After successful completion of the course, students are able to...

• develop parametric design systems
• analyze their systems with Finite Element Analysis
• optimize structural systems
• parametrically control a KUKA robot
• develop robotic fabrication paths
• 3d print and control machine paths using GCODE

Design usually follows a linear path from early conceptual developments to execution and fabrication. The digitalization of the design process enables the integration of simulation tools to the earlier stages of design, increasing the understanding of the designers on the structural behavior and design performance from early on. Consequently, the designers can easily access interdisciplinary knowledge and incorporate this in their design. Through this integration, a multi-scalar approach to design emerges. In this multi-scalar workflow, different aspects involving structural, environmental performance as well as fabrication constraints are considered in the initial phase of the design process.

This scientific course investigates this digital chain in order to motivate the students to develop interdisciplinary design thinking from design to production. Consequently, the students will learn to develop holistic design methods constructing feedback loops in between different stages of the design process.
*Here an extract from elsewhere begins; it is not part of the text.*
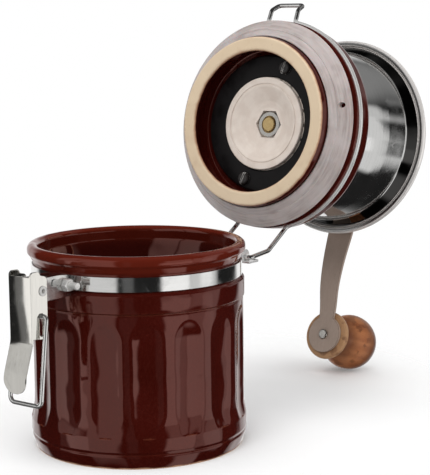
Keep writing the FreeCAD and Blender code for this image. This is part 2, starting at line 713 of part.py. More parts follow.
def upper_bush():
    top = stirrup_top + stirrup_sheet
    body = cylinder(bush_radius, stirrup_sheet + 4.0, Vector(0, 0, stirrup_top - 4.0))
    body = body.fuse(cylinder(bush_flange, 1.6, Vector(0, 0, top)))
    return body.cut(cylinder(shaft_radius + run_gap, 20, Vector(0, 0, stirrup_top - 6))).removeSplitter()


def thrust_washer():
    low = stirrup_top + stirrup_sheet + 1.6
    ring = cylinder(6.6, adjust_low - low, Vector(0, 0, low))
    return ring.cut(cylinder(shaft_radius + hole_gap, 4, Vector(0, 0, low - 1)))


def adjusting_nut():
    body = turned([
        (0, adjust_low), (adjust_radius, adjust_low, 0.8), (adjust_radius, adjust_low + adjust_height, 0.8),
        (0, adjust_low + adjust_height),
    ])
    notch = cylinder(0.9, adjust_height + 2, Vector(adjust_radius + 0.35, 0, adjust_low - 1))
    body = body.cut(around_z(notch, 24))
    return body.cut(cylinder(shaft_radius + run_gap, adjust_height + 2, Vector(0, 0, adjust_low - 1)))


def mill_shaft():
    top = crank_hub_z + crank_sheet
    shoulder = burr_top + shaft_collar_height
    shaft = turned([
        (0, shaft_low), (shaft_end_radius, shaft_low, 0.5), (shaft_end_radius, burr_top, 0),
        (shaft_collar, burr_top, 0.3), (shaft_collar, shoulder, 0.3), (shaft_radius, shoulder, 0),
        (shaft_radius, crank_hub_z, 0), (0, crank_hub_z),
    ])
    half = square_side / 2
    square = box(-half, half, -half, half, crank_hub_z - 0.01, top)
    thread = cylinder(half - 0.2, cap_nut_height - 2.5, Vector(0, 0, top - 0.01))
    return shaft.fuse([turn_z(square, crank_angle), thread]).removeSplitter()


def crank_seat_nut():
    low = crank_hub_z - 5.0
    nut = hexagon(11.0, 5.0, Vector(0, 0, low))
    return nut.cut(cylinder(shaft_radius + run_gap, 8, Vector(0, 0, low - 1)))


def crank_arm():
    """Flat strip, bent in one plane: level at the hub, down past the hopper rim, level again at the eye."""
    tilt = math.radians(crank_eye_tilt)
    hub = crank_hub_radius + 2.0
    eye = Vector(crank_reach, 0, crank_eye_z)
    inner = eye - Vector(10 * math.cos(tilt), 0, -10 * math.sin(tilt))
    outer = eye + Vector(13 * math.cos(tilt), 0, -13 * math.sin(tilt))
    bends = [Vector(crank_reach - back, 0, crank_hub_z - drop) for back, drop in crank_bends]
    curve = Part.BSplineCurve()
    curve.interpolate(
        Points=[Vector(hub, 0, crank_hub_z)] + bends + [inner],
        InitialTangent=Vector(1, 0, 0), FinalTangent=Vector(math.cos(tilt), 0, -math.sin(tilt)))
    path = Part.Wire([Part.makeLine(Vector(-hub, 0, crank_hub_z), Vector(hub, 0, crank_hub_z)),
                      curve.toShape(), Part.makeLine(inner, outer)])
    upper = path.copy()
    upper.translate(Vector(0, 0, crank_sheet))
    joins = [Part.makeLine(Vector(-hub, 0, crank_hub_z), Vector(-hub, 0, crank_hub_z + crank_sheet)),
             Part.makeLine(outer, outer + Vector(0, 0, crank_sheet))]
    face = Part.Face(Part.Wire(Part.__sortEdges__(path.Edges + upper.Edges + joins)))
    strip = face.extrude(Y * 40)
    strip.translate(Y * -20)
    low = crank_eye_z - 20
    height = 60
    plan = cylinder(crank_hub_radius, height, Vector(0, 0, low))
    plan = plan.fuse(cylinder(crank_eye_radius, height, Vector(crank_reach, 0, low)))
    middle = crank_reach / 2
    neck = crank_reach - 11.7
    half = crank_neck_width / 2
    web = plate([
        (0, -9.0, low, 0), (middle, -8.0, low, 60), (neck, -half, low, 8), (neck + 6, -half, low, 0),
        (neck + 6, half, low, 0), (neck, half, low, 8), (middle, 8.0, low, 60), (0, 9.0, low, 0),
    ], Z, height)
    arm = strip.common(plan.fuse(web).removeSplitter())
    half = square_side / 2 + hole_gap
    arm = arm.cut(box(-half, half, -half, half, crank_hub_z - 5, crank_hub_z + 9))
    normal = Vector(math.sin(tilt), 0, math.cos(tilt))
    arm = arm.cut(cylinder(knob_pin_radius + hole_gap, 12, eye - normal * 5, normal))
    return turn_z(arm, crank_angle)


def at_knob(shape):
    """Moves a part drawn on the crank eye (Z square to the strip, zero on its top face) to its place."""
    tilt = math.radians(crank_eye_tilt)
    rise = Vector(math.sin(tilt), 0, math.cos(tilt)) * (crank_sheet * math.cos(tilt))
    copy = shape.copy()
    copy.Placement = Placement(Vector(crank_reach, 0, crank_eye_z) + rise, Rotation(Y, crank_eye_tilt))
    return turn_z(copy, crank_angle)


def cap_nut():
    low = crank_hub_z + crank_sheet
    height = cap_nut_height
    nut = hexagon(cap_nut_width, 4.6, Vector(0, 0, low))
    dome = turned([(0, low + 3), (4.5, low + 3), (4.5, low + height, 4.0), (0, low + height)])
    nut = nut.fuse(dome).removeSplitter()
    return nut.cut(cylinder(square_side / 2 - 0.2 + run_gap, height - 2.0, Vector(0, 0, low - 0.1)))


def knob_top():
    return knob_washer_height + knob_ball_height + knob_ball_radius - 4.6


def knob_pin():
    top = knob_top()
    under = crank_sheet * math.cos(math.radians(crank_eye_tilt))
    shank = cylinder(knob_pin_radius, under + top, Vector(0, 0, -under))
    rivet = turned([(0, -under - 1.5), (2.9, -under - 1.5, 0.9), (2.9, -under), (0, -under)])
    head = turned([(0, top), (4.2, top), (4.2, top + 2.2, 1.4), (0, top + 2.2)])
    return at_knob(shank.fuse([rivet, head]).removeSplitter())


def knob_washer():
    ring = cylinder(knob_washer_radius, knob_washer_height, Vector(0, 0, 0))
    return at_knob(ring.cut(cylinder(knob_pin_radius + hole_gap, 4, Vector(0, 0, -1))))


def knob():
    base = knob_washer_height
    centre = base + knob_ball_height
    ball = knob_ball_radius
    neck = 8.6
    waist = base + 8.8
    touch = math.radians(-48)
    low = (ball * math.cos(touch), centre + ball * math.sin(touch))
    top_angle = math.radians(68)
    high = (ball * math.cos(top_angle), centre + ball * math.sin(top_angle))
    flange = knob_flange_radius
    start = Vector(flange - 1.8, 0, base + 3.9)
    edges = [
        Part.makeLine(Vector(0, 0, base), Vector(flange - 1.0, 0, base)),
        Part.Arc(Vector(flange - 1.0, 0, base), Vector(flange, 0, base + 1.9), start).toShape(),
    ]
    curve = Part.BSplineCurve()
    curve.interpolate(Points=[start, Vector(neck, 0, waist), Vector(low[0], 0, low[1])],
                      InitialTangent=Vector(-1, 0, 0.55), FinalTangent=Vector(-math.sin(touch), 0, math.cos(touch)))
    edges.append(curve.toShape())
    edges.append(Part.Arc(Vector(low[0], 0, low[1]), Vector(ball, 0, centre), Vector(high[0], 0, high[1])).toShape())
    edges.append(Part.makeLine(Vector(high[0], 0, high[1]), Vector(0, 0, high[1])))
    edges.append(Part.makeLine(Vector(0, 0, high[1]), Vector(0, 0, base)))
    body = Part.Face(Part.Wire(edges)).revolve(Vector(0, 0, 0), Z, 360)
    body = body.cut(cylinder(knob_pin_radius + hole_gap, 60, Vector(0, 0, 0)))
    top = knob_top()
    return at_knob(body.cut(cylinder(4.6, 20, Vector(0, 0, top - run_gap))))


fixed_parts = {
    "jar": jar, "neck_band": neck_band, "clamp_bolt": clamp_bolt, "clamp_nut": clamp_nut,
    "latch_bracket": latch_bracket, "lever_pin": lever_pin, "latch_lever": latch_lever,
    "latch_bail": latch_bail, "hinge_bracket": hinge_bracket, "hinge_rivets": hinge_rivets,
}
lid_parts = {
    "lid_body": lid_body, "lid_gasket": lid_gasket, "lid_wire": lid_wire, "mill_housing": mill_housing,
    "lower_bush": lower_bush, "fixed_burr": fixed_burr, "grinding_disc": grinding_disc,
    "burr_washer": burr_washer, "burr_nut": burr_nut, "mill_screws": mill_screws, "screw_nuts": screw_nuts,
    "hopper_bowl": hopper_bowl, "shaft_stirrup": shaft_stirrup, "upper_bush": upper_bush,
    "thrust_washer": thrust_washer, "adjusting_nut": adjusting_nut, "mill_shaft": mill_shaft,
    "crank_seat_nut": crank_seat_nut, "crank_arm": crank_arm, "crank_cap_nut": cap_nut,
    "knob_pin": knob_pin, "knob_washer": knob_washer, "crank_knob": knob,
}

os.makedirs("parts", exist_ok=True)
for name, make in fixed_parts.items():
    shape = make()
    shape.exportStep("parts/" + name + ".step")
    print(name, shape.isValid(), len(shape.Solids), round(shape.Volume, 1))
for name, make in lid_parts.items():
    shape = opened(make())
    shape.exportStep("parts/" + name + ".step")
    print(name, shape.isValid(), len(shape.Solids), round(shape.Volume, 1))
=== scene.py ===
"""Manual coffee grinder: fluted ceramic jar with an open clamp lid that carries a hand mill.

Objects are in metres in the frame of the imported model: origin in the middle of the jar's foot, +Z up,
+X towards the lid hinge. The outlines of turned pieces are in millimetres. What lies on the lid, crank or
knob is described with the lid shut and then turned open, which is the stored pose.
"""

import logging
import math
from dataclasses import dataclass
from enum import Enum
from typing import Callable, Iterable, Optional, Sequence

import bmesh
import bpy
from mathutils import Matrix, Vector


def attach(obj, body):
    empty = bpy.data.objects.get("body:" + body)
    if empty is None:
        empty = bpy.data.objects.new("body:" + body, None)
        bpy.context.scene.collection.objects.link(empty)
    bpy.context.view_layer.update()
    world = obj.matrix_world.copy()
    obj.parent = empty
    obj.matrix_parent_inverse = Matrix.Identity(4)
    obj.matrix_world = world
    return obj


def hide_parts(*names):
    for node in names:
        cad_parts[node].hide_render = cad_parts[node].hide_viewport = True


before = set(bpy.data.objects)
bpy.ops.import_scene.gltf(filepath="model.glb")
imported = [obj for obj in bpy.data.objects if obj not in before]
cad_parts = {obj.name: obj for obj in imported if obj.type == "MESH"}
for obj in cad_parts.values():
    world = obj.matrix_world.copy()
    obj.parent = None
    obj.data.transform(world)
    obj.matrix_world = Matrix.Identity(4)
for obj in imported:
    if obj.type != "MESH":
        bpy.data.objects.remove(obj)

log = logging.getLogger("coffee_grinder")

Socket = bpy.types.NodeSocket

MM = 0.001
HINGE = Vector((74.3, 0.0, 85.8)) * MM
CRANK_EYE = Vector((117.7, 0.0, 181.2)) * MM
CRANK_SHEET = 2.0 * MM
OPEN_ANGLE = math.radians(99.8)
CRANK_ANGLE = math.radians(-3.0)
EYE_TILT = math.radians(10.0)
SHARP_ANGLE = math.radians(40.0)

LID_OPEN = Matrix.Translation(HINGE) @ Matrix.Rotation(OPEN_ANGLE, 4, "Y") @ Matrix.Translation(-HINGE)
CRANK_TURN = LID_OPEN @ Matrix.Rotation(CRANK_ANGLE, 4, "Z")
EYE_RISE = CRANK_SHEET * math.cos(EYE_TILT)
KNOB_SEAT = (
    CRANK_TURN
    @ Matrix.Translation(CRANK_EYE)
    @ Matrix.Rotation(EYE_TILT, 4, "Y")
    @ Matrix.Translation(Vector((0.0, 0.0, EYE_RISE)))
)


class Place(Enum):
    """Which part of the grinder a pattern is laid out on."""

    JAR = "jar"
    LID = "lid"
    CRANK = "crank"
    KNOB = "knob"


PLACE_MATRIX = {
    Place.JAR: Matrix.Identity(4),
    Place.LID: LID_OPEN,
    Place.CRANK: CRANK_TURN,
    Place.KNOB: KNOB_SEAT,
}


# Node tree helpers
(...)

Along with the course, advanced simulation and optimization methods will be introduced to students to construct an interface between materialization and design. The main focus will be on the design for robotic assembly. The students will be asked to develop compression structures that can be robotically fabricated. The course tutors lay high importance on a holistic understanding of design and fabrication as a holistic process. Therefore presence is of high importance.

The general aim of the course is to establish a design laboratory, where the students will be exposed to scientific thinking in design through digital and analog experimentation techniques.

Theory

• State of the Art in Structural Design
• Innovative Material Applications in Architecture
• Modern digital & analog Production Methods
• Emergence in Design through the Application of strategies basing on methods of Artificial Intelligence
• Alternative ways of computational design communication – methods of direct indirect parametrization

Talk/Discussion

• Advantage of Interdisciplinary Cooperation for Structural Optimization
• Reports from Industrial Sector
• Critical Understanding of Optimization Processes

Workshop

• Visual Coding of parametric Structural Designs
• Analog Prototyping and Structural Analyzing
• Multi scalar information processing from design to fabrication
• Robotic steering and control
• Advanced Simulation using Evolutionary Solvers and Machine Learning

Practice

• Structural Design and Optimization
• Material Testing

• physical prototyping
• computational design skills
• commitment
• attendance
• responsibility
• self-initiative
• teamwork

• advanced Rhino/Grasshopper Skills
• Computational Design Skills
• basic knowledge in structural design